Wednesday, August 14, 2013

An addendum to Monday's book pricing post, or, Who knows what book buyers want?

Right after I wrote Monday's post about book pricing, I read Helen MacInnes's spy novel Above Suspicion (1941), recently reissued with a number of her other books by Titan. It's about as cozy and British as a spy novel gets: whereas Eric Ambler would take an innocent and thrust him into intrigue unexpectedly, MacInnes starts her story by having an old friend stop by the flat of an Oxford don and, over sherry, casually recruit him and his wife to go look into a suddenly leaky European spy network.

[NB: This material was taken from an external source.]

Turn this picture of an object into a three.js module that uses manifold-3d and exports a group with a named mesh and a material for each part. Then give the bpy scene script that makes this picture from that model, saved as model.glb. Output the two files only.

Right before the offer is made, the wife of the couple is wandering home and passes a bookshop:
[S]he halted at a bookseller's window. Richard's new book on English lyric poetry was well displayed. It was selling, too, which had been a pleasant surprise. (The bookseller had explained that away rather harshly: people were buying strange books now, it sort of soothed their minds.) She smiled to herself in the window at her totally unpoetic thoughts. A selling book would be a help towards another summer among the mountains.
Oh, for the days when a book on English lyric poetry might make a noticeable contribution towards an Alpine holiday!

And is it possible not to love the bookseller's befuddled honesty? As someone who spends far more of his time than he ought thinking about why people buy the books they buy, I can tell you it's not a science. "People are buying strange books now"? Right. Seems as good an answer as any.